Charles hadn’t been sure Unitarian Universalists would be willing to give up something for Lent. “We told them they’re giving up something to get something else. People really took to this. It was just so exciting on Easter to see what people had given up,” said Charles. “They saw this as a human rights issue.”
Some of the funds raised will also be used to send Malual back to see his family in November. His first reunion with family members was two years ago. The church helped pay for that trip as well. First Unitarian is working with a nonprofit, Water is Basic [waterisbasic.com] to drill the wells. It hopes to have the first one completed next fall, after the rainy season ends.
Malual has participated in several worship services at First Unitarian, including the one on Easter. “When he speaks it is just transformative,” said Charles. She added that he especially affects teenagers. “I see their eyes get wide when he talks about the war and his long journey to America. He is focused on getting a degree and contributing to society. He knows just what he wants. He just needs a support system.”
Malual is one of around a hundred Lost Boys in the Dallas-Fort Worth area. Charles has created an interfaith group, Friends of the Lost Boys to support them by providing mentors, extended family, and assistance with tuition and emergency needs.
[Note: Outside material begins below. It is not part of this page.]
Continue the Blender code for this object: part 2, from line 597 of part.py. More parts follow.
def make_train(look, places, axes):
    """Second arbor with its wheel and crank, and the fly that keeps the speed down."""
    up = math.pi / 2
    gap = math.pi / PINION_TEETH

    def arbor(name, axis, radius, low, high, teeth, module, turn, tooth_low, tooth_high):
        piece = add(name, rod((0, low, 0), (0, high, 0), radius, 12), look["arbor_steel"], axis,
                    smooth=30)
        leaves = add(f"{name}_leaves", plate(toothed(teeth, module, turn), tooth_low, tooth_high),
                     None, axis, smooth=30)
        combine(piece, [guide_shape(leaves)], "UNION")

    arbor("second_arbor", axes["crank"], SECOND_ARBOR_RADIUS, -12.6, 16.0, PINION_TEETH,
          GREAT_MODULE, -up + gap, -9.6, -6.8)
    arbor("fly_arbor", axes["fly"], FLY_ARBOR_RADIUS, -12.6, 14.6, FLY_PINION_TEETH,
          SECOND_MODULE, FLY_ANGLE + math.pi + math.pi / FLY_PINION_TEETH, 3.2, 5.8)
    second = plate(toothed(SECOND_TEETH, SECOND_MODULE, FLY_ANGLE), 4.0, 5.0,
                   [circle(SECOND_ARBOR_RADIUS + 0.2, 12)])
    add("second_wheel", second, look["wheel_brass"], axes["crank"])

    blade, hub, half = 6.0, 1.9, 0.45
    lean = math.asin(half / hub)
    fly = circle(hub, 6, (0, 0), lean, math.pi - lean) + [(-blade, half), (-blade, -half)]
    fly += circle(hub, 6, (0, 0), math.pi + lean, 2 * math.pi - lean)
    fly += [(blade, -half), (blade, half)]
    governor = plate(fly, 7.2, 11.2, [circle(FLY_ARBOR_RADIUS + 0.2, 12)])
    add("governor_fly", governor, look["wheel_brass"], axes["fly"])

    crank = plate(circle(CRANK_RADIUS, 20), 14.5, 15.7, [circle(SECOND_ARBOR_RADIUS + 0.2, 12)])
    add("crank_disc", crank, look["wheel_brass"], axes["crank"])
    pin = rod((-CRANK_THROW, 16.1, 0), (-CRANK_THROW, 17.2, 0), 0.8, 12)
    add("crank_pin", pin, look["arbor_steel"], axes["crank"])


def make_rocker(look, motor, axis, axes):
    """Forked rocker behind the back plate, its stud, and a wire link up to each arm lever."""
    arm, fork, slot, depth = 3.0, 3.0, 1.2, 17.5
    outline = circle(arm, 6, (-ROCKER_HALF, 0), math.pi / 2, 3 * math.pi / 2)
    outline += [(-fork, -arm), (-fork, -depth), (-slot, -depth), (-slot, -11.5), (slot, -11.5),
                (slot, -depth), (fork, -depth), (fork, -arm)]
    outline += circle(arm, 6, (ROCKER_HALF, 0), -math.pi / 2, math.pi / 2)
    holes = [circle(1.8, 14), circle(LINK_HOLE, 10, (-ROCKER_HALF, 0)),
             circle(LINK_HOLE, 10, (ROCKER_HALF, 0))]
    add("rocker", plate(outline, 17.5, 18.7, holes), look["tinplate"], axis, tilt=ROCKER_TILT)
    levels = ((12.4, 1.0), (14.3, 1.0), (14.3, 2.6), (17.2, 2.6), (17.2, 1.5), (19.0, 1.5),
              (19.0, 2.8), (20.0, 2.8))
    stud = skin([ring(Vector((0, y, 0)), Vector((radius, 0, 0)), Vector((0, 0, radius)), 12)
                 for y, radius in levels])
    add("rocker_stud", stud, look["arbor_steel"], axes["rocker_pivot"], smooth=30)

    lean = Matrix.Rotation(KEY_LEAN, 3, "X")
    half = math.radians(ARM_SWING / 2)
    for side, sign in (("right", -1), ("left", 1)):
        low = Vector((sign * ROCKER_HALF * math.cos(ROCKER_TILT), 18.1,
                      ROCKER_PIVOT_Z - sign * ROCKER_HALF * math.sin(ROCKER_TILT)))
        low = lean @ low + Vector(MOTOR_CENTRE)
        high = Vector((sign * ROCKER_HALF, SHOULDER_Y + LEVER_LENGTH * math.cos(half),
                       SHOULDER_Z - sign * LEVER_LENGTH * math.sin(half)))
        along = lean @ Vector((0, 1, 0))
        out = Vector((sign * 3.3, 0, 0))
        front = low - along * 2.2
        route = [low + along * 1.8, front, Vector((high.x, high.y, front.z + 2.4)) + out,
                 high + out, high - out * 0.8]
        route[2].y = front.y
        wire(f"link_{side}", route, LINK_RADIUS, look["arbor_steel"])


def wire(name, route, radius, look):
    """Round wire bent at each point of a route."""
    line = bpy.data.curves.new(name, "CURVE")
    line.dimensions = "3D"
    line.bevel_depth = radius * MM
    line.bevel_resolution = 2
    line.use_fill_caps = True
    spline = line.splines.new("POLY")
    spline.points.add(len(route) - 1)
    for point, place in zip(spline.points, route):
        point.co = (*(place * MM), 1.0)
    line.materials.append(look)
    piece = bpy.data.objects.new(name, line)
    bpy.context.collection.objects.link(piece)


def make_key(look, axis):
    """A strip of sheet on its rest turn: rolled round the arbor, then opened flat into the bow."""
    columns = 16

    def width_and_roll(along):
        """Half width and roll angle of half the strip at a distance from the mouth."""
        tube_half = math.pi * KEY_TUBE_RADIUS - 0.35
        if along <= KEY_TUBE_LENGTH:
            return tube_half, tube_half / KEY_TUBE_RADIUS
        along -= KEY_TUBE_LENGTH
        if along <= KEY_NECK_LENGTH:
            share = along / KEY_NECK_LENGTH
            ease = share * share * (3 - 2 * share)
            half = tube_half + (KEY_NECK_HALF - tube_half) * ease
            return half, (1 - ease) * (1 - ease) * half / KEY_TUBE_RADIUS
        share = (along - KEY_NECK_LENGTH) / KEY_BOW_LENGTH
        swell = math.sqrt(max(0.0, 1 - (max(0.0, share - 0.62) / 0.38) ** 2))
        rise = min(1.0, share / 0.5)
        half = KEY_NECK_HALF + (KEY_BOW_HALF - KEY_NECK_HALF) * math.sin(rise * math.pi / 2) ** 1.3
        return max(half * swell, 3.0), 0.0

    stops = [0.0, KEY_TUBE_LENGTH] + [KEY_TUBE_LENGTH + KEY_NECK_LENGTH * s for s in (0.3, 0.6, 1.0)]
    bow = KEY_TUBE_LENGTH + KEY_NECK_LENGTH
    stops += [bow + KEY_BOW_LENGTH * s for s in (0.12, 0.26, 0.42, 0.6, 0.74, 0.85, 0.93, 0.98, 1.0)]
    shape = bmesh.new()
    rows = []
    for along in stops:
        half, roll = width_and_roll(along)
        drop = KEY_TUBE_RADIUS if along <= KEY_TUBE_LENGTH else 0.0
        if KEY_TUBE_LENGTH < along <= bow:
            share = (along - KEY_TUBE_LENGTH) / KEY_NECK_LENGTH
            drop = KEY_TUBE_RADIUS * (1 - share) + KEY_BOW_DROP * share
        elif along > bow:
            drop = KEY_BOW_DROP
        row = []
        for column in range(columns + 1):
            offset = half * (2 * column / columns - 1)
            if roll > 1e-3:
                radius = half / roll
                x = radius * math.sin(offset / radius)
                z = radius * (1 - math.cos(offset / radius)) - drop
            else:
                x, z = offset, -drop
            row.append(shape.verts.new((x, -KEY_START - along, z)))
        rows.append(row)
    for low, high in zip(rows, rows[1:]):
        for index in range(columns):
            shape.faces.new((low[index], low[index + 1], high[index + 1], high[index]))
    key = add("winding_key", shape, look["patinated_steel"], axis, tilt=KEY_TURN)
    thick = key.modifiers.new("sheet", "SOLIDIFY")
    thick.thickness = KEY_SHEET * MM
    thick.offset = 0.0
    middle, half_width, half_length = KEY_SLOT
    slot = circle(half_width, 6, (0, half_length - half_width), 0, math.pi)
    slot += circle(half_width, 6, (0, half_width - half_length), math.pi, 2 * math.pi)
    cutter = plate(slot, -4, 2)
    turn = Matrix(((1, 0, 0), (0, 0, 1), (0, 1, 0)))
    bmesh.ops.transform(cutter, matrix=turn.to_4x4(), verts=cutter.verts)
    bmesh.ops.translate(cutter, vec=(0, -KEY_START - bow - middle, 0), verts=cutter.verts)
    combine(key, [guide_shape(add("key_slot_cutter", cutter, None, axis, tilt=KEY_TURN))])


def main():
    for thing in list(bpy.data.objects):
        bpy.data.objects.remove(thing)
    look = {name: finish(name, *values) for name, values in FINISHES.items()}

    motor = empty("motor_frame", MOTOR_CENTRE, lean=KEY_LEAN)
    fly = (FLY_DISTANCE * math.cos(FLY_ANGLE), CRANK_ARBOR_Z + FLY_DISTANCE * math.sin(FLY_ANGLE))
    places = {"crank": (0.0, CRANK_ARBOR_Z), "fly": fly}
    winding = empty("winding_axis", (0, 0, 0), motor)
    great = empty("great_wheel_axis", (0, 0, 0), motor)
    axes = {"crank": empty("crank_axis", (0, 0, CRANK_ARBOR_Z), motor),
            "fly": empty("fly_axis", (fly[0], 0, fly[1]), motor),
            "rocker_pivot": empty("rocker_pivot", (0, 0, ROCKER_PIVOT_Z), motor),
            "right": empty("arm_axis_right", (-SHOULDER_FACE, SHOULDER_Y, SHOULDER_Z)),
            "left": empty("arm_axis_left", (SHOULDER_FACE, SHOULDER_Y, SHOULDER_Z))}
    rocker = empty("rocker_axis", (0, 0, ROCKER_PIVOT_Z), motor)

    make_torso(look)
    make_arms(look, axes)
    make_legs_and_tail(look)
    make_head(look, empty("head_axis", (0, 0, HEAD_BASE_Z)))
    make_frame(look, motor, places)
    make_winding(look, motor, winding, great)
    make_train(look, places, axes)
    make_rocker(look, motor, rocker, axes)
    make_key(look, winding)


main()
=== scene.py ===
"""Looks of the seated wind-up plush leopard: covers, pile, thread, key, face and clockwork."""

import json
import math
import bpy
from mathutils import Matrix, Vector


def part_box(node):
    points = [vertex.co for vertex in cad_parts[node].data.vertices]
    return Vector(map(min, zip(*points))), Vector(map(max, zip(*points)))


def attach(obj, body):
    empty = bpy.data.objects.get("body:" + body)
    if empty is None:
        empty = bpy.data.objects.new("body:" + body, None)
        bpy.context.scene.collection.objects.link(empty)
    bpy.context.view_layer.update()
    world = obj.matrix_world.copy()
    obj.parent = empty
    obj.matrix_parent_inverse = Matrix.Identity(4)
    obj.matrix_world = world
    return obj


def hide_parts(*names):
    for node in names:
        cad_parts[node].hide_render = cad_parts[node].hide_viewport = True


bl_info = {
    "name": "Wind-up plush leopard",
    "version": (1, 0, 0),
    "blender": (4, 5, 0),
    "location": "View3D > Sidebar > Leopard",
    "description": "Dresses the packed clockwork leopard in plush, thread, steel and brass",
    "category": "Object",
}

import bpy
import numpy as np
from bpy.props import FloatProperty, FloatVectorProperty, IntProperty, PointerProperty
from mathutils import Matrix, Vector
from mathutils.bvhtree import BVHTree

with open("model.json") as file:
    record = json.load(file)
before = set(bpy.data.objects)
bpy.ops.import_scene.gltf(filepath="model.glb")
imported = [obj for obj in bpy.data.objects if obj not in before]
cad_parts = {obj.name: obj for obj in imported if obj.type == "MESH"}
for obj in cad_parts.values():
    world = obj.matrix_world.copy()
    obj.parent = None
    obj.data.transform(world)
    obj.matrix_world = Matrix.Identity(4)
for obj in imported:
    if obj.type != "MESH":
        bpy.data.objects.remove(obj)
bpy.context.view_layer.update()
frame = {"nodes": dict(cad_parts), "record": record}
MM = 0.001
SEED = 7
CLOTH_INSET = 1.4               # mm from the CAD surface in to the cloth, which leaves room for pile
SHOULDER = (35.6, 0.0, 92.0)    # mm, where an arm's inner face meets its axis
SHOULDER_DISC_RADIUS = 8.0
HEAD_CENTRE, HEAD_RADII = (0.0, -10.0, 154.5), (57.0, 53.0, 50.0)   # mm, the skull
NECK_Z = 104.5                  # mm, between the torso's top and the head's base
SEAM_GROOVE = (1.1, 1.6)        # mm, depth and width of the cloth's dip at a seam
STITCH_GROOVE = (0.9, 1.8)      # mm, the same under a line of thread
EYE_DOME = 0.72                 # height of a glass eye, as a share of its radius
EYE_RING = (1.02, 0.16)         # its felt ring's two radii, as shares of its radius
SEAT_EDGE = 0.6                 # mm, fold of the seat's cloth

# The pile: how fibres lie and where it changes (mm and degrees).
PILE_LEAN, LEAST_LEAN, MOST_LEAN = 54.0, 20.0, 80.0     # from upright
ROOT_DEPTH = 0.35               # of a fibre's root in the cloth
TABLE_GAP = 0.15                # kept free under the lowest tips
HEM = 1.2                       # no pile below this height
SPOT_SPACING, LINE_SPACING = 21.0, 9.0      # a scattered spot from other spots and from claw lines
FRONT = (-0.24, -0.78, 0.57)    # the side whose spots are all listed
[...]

The group is trying to raise around $100,000 to help put the boys through community college in the next few years.
The Kakuma Refugee Camp, where the boys were raised, emphasized education and told the boys they were the “seeds of Sudan.” Thus they are willing to go to great lengths to graduate, including going without food in order to buy books.
A children’s book about Malual’s life has been written by Nancy Hahn and illustrated by Hamid Ayoub. “One Lost Boy” is available for $25.
Charles said First Unitarian will continue to have a relationship with the village of Ayiet beyond the drilling of the wells. “We’re hoping to adopt it and eventually work toward establishing a medical clinic there with Bol’s help. If people want to make a difference in Africa, this is a direct way to do it.”
Malual said the water well would result in a “modern day transformation” of the village. “The women and children spend a lot of time fetching water now, especially during the drought season, and then the water isn’t even clean. I hope this project will also be a blessing to the church members who have sacrificed to pool their resources and energy to help my people living thousands of miles away.”
He said he was gratified by the amount of money raised. “It is through God’s inspiration and blessing that I have been able to be part of this great church. The caring and support its members have shown to me has been unbelievable.”
Malual said there is a way for other congregations to help. “If there is a chance to build a clinic in my village it would be wonderful. The nearest clinic requires a three-hour walk. Also, education is a major problem in South Sudan. There is no school in my village. The children meet under a tree and try to learn by drawing in the mud. So these are the two goals I have for my village—a clinic and a school,” Malual said.
First Unitarian’s Senior Minister the Rev. Daniel Kanter said that his immediate thought when he heard Malual’s story was, “We have to have others hear this.” In early March he and Malual did an interview format sermon after Malual read his story as a reading. “The most important thing that came out was Bol’s sense of forgiveness for the soldiers [who attacked his village].” Kanter said Malual has participated in other services and has shared his story with the congregation’s children and youth and had a major role in the Easter service.
“Bol is an inspiration to everyone in our church because he never gave up when he was lost, he doesn’t carry a chip on his shoulder because of what he went through, and he has transformed what happened to him into new life for his people,” Kanter said. “Isn’t that an Easter story!”
An abridged version of this article appeared in the Fall 2012 issue of UU World (“Church funds wells in South Sudan,” page 37).